▸ Task description
Quote the listing below in its entirety.
--- BEGIN ---
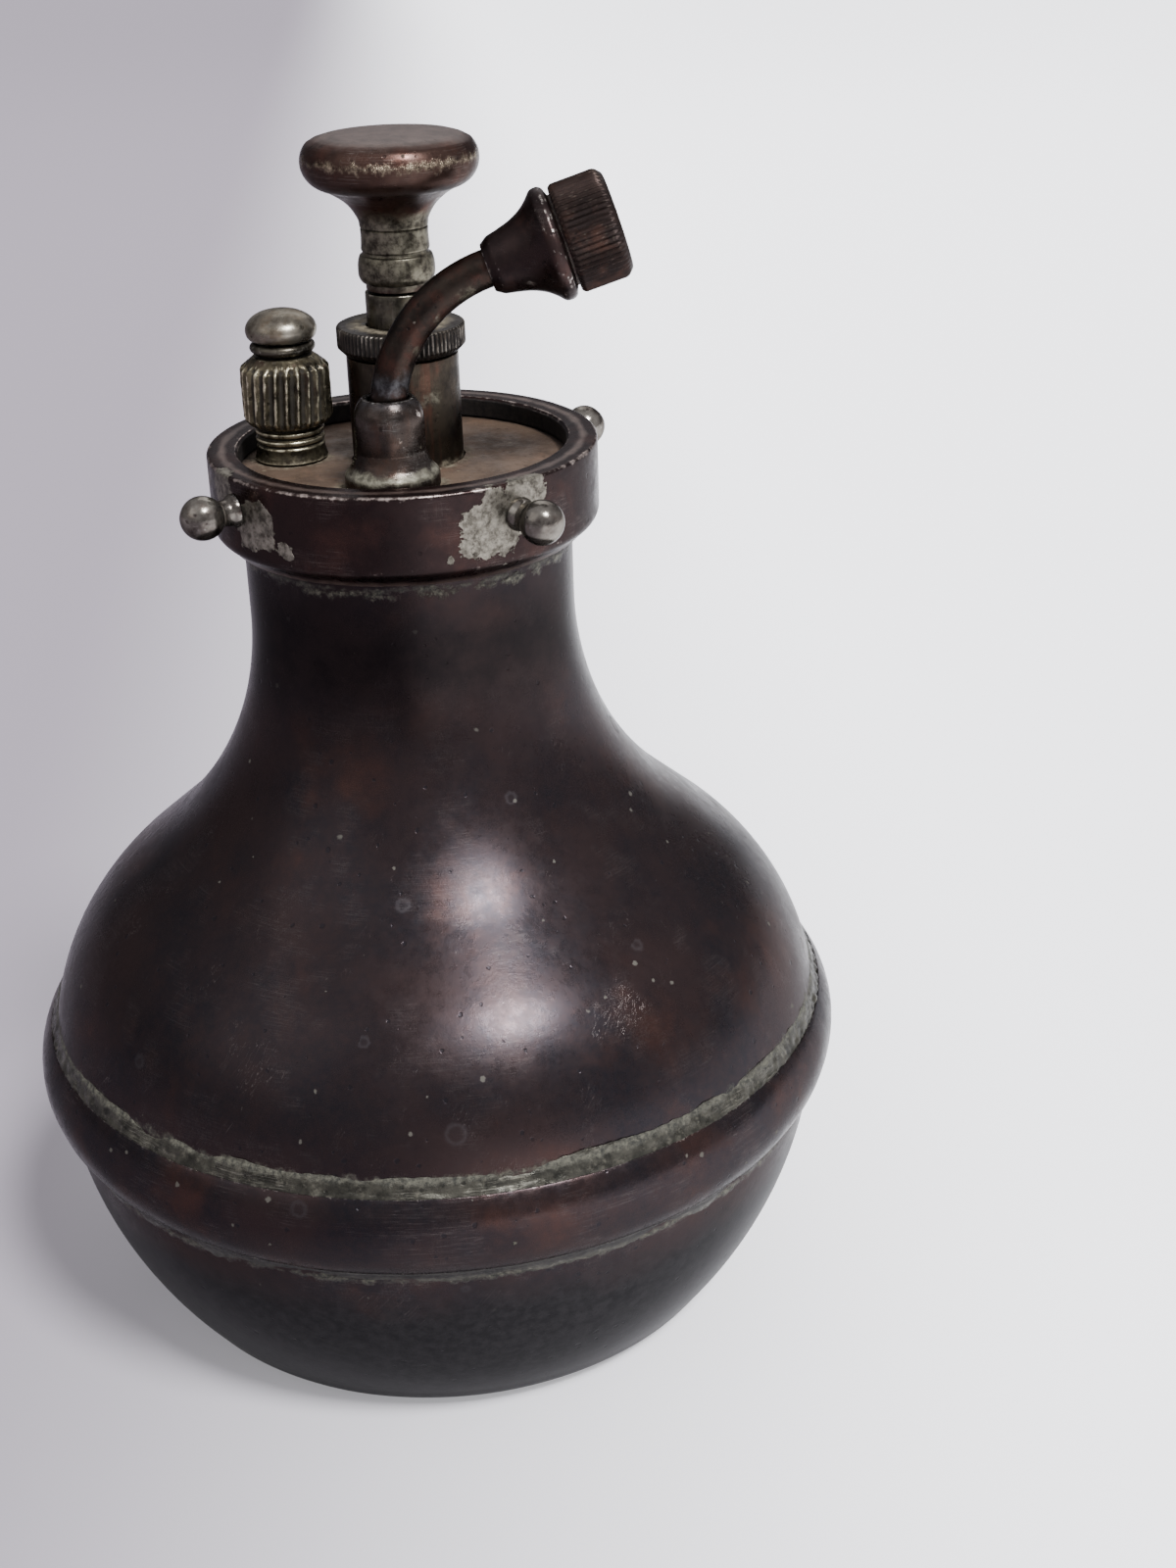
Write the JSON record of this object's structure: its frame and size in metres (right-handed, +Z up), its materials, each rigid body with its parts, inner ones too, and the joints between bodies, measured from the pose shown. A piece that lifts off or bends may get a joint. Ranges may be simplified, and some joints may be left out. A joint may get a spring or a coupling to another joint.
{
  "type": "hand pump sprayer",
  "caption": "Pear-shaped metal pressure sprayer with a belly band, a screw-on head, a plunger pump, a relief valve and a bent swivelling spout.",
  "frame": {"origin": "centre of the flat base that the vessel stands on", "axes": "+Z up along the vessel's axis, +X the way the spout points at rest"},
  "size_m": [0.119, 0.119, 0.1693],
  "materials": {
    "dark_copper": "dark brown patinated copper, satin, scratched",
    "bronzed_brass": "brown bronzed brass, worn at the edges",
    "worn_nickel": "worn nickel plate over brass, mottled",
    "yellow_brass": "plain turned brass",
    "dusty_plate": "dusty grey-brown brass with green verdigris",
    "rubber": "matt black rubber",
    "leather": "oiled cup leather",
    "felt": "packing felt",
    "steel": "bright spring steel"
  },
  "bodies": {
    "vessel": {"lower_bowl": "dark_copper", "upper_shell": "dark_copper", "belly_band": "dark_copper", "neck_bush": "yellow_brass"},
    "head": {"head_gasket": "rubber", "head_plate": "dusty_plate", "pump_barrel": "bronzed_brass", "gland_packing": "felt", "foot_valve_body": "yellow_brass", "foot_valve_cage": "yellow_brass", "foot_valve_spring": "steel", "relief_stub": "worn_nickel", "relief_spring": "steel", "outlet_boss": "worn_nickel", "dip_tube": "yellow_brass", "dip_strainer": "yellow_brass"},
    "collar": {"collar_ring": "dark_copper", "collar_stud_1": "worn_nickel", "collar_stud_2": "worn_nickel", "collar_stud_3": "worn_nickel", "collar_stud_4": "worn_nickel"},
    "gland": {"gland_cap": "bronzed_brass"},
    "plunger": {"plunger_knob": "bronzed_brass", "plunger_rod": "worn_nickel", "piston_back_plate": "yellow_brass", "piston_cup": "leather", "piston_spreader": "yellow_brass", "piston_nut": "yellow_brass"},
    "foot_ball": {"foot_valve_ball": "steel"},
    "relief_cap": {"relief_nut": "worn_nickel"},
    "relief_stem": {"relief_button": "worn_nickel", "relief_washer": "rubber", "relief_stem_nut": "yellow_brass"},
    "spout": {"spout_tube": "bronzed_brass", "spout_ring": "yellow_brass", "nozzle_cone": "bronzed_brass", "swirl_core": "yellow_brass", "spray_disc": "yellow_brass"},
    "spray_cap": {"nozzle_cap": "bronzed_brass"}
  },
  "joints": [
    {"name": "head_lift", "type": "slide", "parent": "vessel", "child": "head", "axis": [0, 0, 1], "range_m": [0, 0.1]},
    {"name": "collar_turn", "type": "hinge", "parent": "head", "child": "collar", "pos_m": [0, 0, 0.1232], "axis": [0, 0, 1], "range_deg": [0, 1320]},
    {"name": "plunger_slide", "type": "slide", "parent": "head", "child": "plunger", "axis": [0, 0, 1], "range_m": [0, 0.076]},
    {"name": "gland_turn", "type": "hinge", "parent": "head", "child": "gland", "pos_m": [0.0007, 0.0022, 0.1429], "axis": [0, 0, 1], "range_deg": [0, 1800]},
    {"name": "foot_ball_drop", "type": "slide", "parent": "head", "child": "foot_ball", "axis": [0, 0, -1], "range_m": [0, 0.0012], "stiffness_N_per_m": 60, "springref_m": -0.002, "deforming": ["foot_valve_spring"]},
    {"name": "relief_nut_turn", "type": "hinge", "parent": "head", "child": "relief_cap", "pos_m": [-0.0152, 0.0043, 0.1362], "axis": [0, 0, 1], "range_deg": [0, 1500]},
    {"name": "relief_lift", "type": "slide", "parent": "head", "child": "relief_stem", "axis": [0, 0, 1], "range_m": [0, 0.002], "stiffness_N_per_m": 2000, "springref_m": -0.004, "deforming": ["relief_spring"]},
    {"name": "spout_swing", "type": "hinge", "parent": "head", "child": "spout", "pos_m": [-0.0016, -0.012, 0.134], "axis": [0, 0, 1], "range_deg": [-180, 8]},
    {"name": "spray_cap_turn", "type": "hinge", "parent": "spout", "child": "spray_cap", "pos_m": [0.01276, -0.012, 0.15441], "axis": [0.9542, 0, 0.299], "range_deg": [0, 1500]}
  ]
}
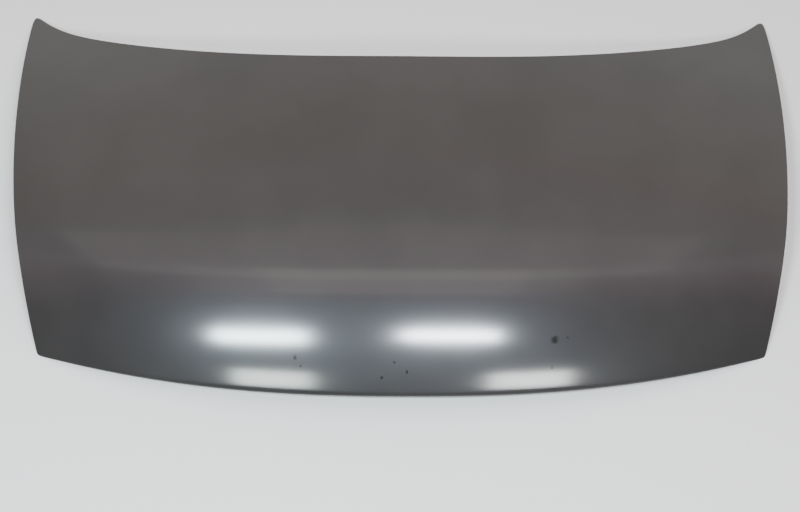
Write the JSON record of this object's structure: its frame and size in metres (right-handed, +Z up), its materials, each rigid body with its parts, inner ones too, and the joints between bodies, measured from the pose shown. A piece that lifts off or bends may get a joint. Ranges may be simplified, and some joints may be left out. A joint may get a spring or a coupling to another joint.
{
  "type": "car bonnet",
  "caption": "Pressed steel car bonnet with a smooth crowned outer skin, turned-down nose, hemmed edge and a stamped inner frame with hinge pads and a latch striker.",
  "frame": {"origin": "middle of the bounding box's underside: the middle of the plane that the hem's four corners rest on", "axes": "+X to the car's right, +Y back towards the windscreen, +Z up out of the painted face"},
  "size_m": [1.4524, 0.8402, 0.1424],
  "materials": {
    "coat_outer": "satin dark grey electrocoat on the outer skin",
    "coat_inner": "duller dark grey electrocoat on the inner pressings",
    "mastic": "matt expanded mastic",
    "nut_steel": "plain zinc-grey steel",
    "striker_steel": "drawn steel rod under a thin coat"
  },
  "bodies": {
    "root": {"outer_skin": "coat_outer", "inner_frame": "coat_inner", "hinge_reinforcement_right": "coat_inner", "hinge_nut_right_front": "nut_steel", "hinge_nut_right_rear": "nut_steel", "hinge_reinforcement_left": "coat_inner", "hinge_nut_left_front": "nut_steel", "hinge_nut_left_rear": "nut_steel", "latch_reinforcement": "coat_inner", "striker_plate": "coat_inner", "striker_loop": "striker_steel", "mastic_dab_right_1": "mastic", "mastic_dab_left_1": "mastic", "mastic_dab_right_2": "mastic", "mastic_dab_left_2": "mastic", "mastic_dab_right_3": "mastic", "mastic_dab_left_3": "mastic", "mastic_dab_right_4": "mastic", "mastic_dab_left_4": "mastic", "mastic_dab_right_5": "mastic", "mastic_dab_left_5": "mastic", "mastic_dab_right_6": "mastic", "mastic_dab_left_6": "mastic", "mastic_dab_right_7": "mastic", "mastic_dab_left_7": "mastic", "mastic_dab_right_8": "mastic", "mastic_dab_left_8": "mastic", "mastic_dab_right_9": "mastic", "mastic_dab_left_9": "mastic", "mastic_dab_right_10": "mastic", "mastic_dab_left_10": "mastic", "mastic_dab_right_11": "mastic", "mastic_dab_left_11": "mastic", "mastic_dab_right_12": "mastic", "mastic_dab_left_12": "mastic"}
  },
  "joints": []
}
--- END ---
▸ Written answer
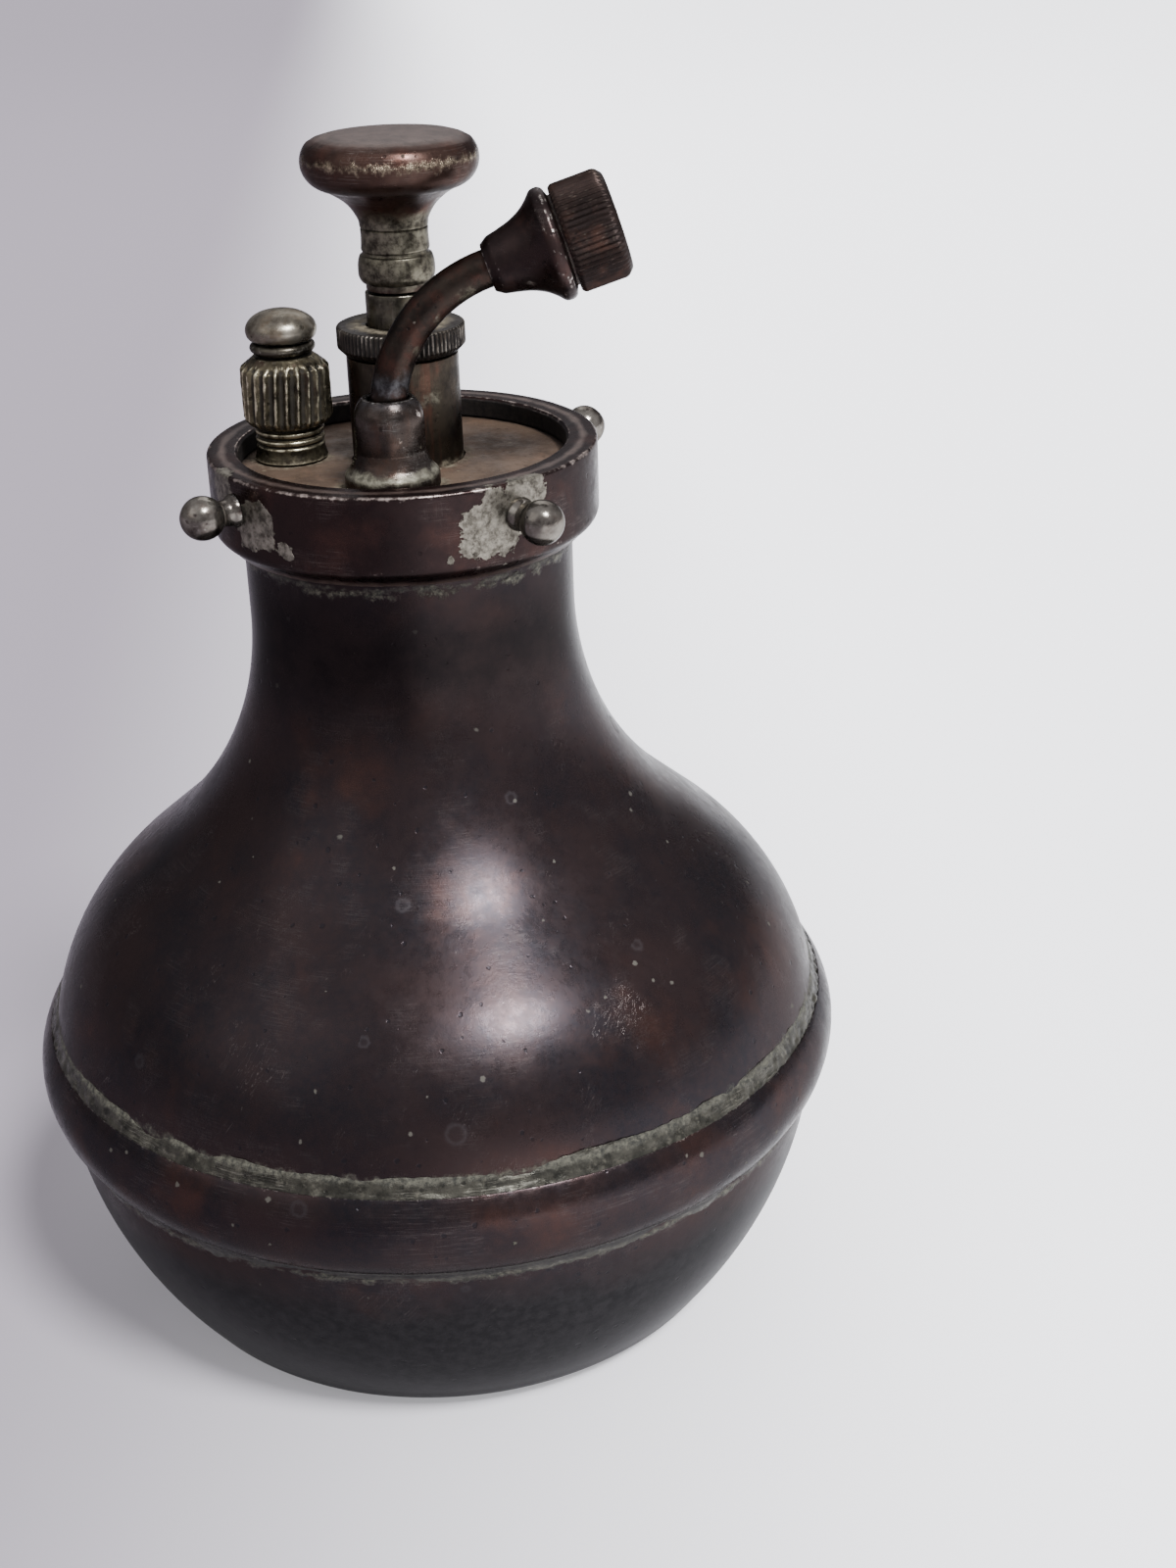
Write the JSON record of this object's structure: its frame and size in metres (right-handed, +Z up), its materials, each rigid body with its parts, inner ones too, and the joints between bodies, measured from the pose shown. A piece that lifts off or bends may get a joint. Ranges may be simplified, and some joints may be left out. A joint may get a spring or a coupling to another joint.
{
  "type": "hand pump sprayer",
  "caption": "Pear-shaped metal pressure sprayer with a belly band, a screw-on head, a plunger pump, a relief valve and a bent swivelling spout.",
  "frame": {"origin": "centre of the flat base that the vessel stands on", "axes": "+Z up along the vessel's axis, +X the way the spout points at rest"},
  "size_m": [0.119, 0.119, 0.1693],
  "materials": {
    "dark_copper": "dark brown patinated copper, satin, scratched",
    "bronzed_brass": "brown bronzed brass, worn at the edges",
    "worn_nickel": "worn nickel plate over brass, mottled",
    "yellow_brass": "plain turned brass",
    "dusty_plate": "dusty grey-brown brass with green verdigris",
    "rubber": "matt black rubber",
    "leather": "oiled cup leather",
    "felt": "packing felt",
    "steel": "bright spring steel"
  },
  "bodies": {
    "vessel": {"lower_bowl": "dark_copper", "upper_shell": "dark_copper", "belly_band": "dark_copper", "neck_bush": "yellow_brass"},
    "head": {"head_gasket": "rubber", "head_plate": "dusty_plate", "pump_barrel": "bronzed_brass", "gland_packing": "felt", "foot_valve_body": "yellow_brass", "foot_valve_cage": "yellow_brass", "foot_valve_spring": "steel", "relief_stub": "worn_nickel", "relief_spring": "steel", "outlet_boss": "worn_nickel", "dip_tube": "yellow_brass", "dip_strainer": "yellow_brass"},
    "collar": {"collar_ring": "dark_copper", "collar_stud_1": "worn_nickel", "collar_stud_2": "worn_nickel", "collar_stud_3": "worn_nickel", "collar_stud_4": "worn_nickel"},
    "gland": {"gland_cap": "bronzed_brass"},
    "plunger": {"plunger_knob": "bronzed_brass", "plunger_rod": "worn_nickel", "piston_back_plate": "yellow_brass", "piston_cup": "leather", "piston_spreader": "yellow_brass", "piston_nut": "yellow_brass"},
    "foot_ball": {"foot_valve_ball": "steel"},
    "relief_cap": {"relief_nut": "worn_nickel"},
    "relief_stem": {"relief_button": "worn_nickel", "relief_washer": "rubber", "relief_stem_nut": "yellow_brass"},
    "spout": {"spout_tube": "bronzed_brass", "spout_ring": "yellow_brass", "nozzle_cone": "bronzed_brass", "swirl_core": "yellow_brass", "spray_disc": "yellow_brass"},
    "spray_cap": {"nozzle_cap": "bronzed_brass"}
  },
  "joints": [
    {"name": "head_lift", "type": "slide", "parent": "vessel", "child": "head", "axis": [0, 0, 1], "range_m": [0, 0.1]},
    {"name": "collar_turn", "type": "hinge", "parent": "head", "child": "collar", "pos_m": [0, 0, 0.1232], "axis": [0, 0, 1], "range_deg": [0, 1320]},
    {"name": "plunger_slide", "type": "slide", "parent": "head", "child": "plunger", "axis": [0, 0, 1], "range_m": [0, 0.076]},
    {"name": "gland_turn", "type": "hinge", "parent": "head", "child": "gland", "pos_m": [0.0007, 0.0022, 0.1429], "axis": [0, 0, 1], "range_deg": [0, 1800]},
    {"name": "foot_ball_drop", "type": "slide", "parent": "head", "child": "foot_ball", "axis": [0, 0, -1], "range_m": [0, 0.0012], "stiffness_N_per_m": 60, "springref_m": -0.002, "deforming": ["foot_valve_spring"]},
    {"name": "relief_nut_turn", "type": "hinge", "parent": "head", "child": "relief_cap", "pos_m": [-0.0152, 0.0043, 0.1362], "axis": [0, 0, 1], "range_deg": [0, 1500]},
    {"name": "relief_lift", "type": "slide", "parent": "head", "child": "relief_stem", "axis": [0, 0, 1], "range_m": [0, 0.002], "stiffness_N_per_m": 2000, "springref_m": -0.004, "deforming": ["relief_spring"]},
    {"name": "spout_swing", "type": "hinge", "parent": "head", "child": "spout", "pos_m": [-0.0016, -0.012, 0.134], "axis": [0, 0, 1], "range_deg": [-180, 8]},
    {"name": "spray_cap_turn", "type": "hinge", "parent": "spout", "child": "spray_cap", "pos_m": [0.01276, -0.012, 0.15441], "axis": [0.9542, 0, 0.299], "range_deg": [0, 1500]}
  ]
}
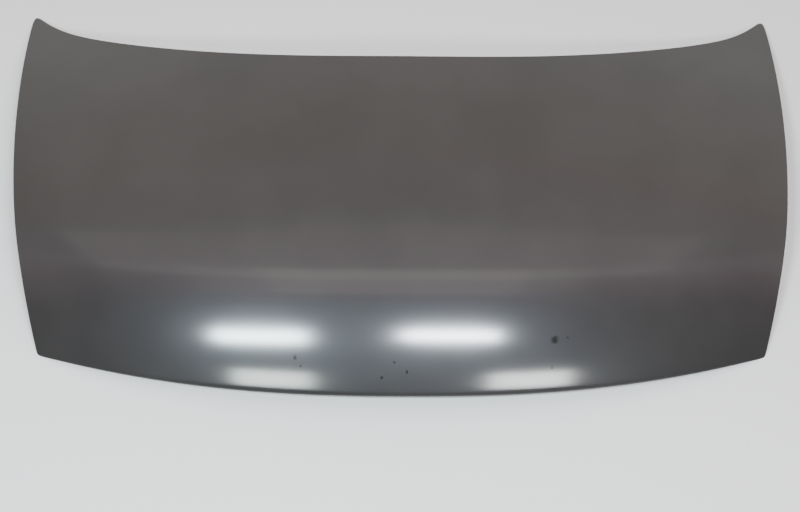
Write the JSON record of this object's structure: its frame and size in metres (right-handed, +Z up), its materials, each rigid body with its parts, inner ones too, and the joints between bodies, measured from the pose shown. A piece that lifts off or bends may get a joint. Ranges may be simplified, and some joints may be left out. A joint may get a spring or a coupling to another joint.
{
  "type": "car bonnet",
  "caption": "Pressed steel car bonnet with a smooth crowned outer skin, turned-down nose, hemmed edge and a stamped inner frame with hinge pads and a latch striker.",
  "frame": {"origin": "middle of the bounding box's underside: the middle of the plane that the hem's four corners rest on", "axes": "+X to the car's right, +Y back towards the windscreen, +Z up out of the painted face"},
  "size_m": [1.4524, 0.8402, 0.1424],
  "materials": {
    "coat_outer": "satin dark grey electrocoat on the outer skin",
    "coat_inner": "duller dark grey electrocoat on the inner pressings",
    "mastic": "matt expanded mastic",
    "nut_steel": "plain zinc-grey steel",
    "striker_steel": "drawn steel rod under a thin coat"
  },
  "bodies": {
    "root": {"outer_skin": "coat_outer", "inner_frame": "coat_inner", "hinge_reinforcement_right": "coat_inner", "hinge_nut_right_front": "nut_steel", "hinge_nut_right_rear": "nut_steel", "hinge_reinforcement_left": "coat_inner", "hinge_nut_left_front": "nut_steel", "hinge_nut_left_rear": "nut_steel", "latch_reinforcement": "coat_inner", "striker_plate": "coat_inner", "striker_loop": "striker_steel", "mastic_dab_right_1": "mastic", "mastic_dab_left_1": "mastic", "mastic_dab_right_2": "mastic", "mastic_dab_left_2": "mastic", "mastic_dab_right_3": "mastic", "mastic_dab_left_3": "mastic", "mastic_dab_right_4": "mastic", "mastic_dab_left_4": "mastic", "mastic_dab_right_5": "mastic", "mastic_dab_left_5": "mastic", "mastic_dab_right_6": "mastic", "mastic_dab_left_6": "mastic", "mastic_dab_right_7": "mastic", "mastic_dab_left_7": "mastic", "mastic_dab_right_8": "mastic", "mastic_dab_left_8": "mastic", "mastic_dab_right_9": "mastic", "mastic_dab_left_9": "mastic", "mastic_dab_right_10": "mastic", "mastic_dab_left_10": "mastic", "mastic_dab_right_11": "mastic", "mastic_dab_left_11": "mastic", "mastic_dab_right_12": "mastic", "mastic_dab_left_12": "mastic"}
  },
  "joints": []
}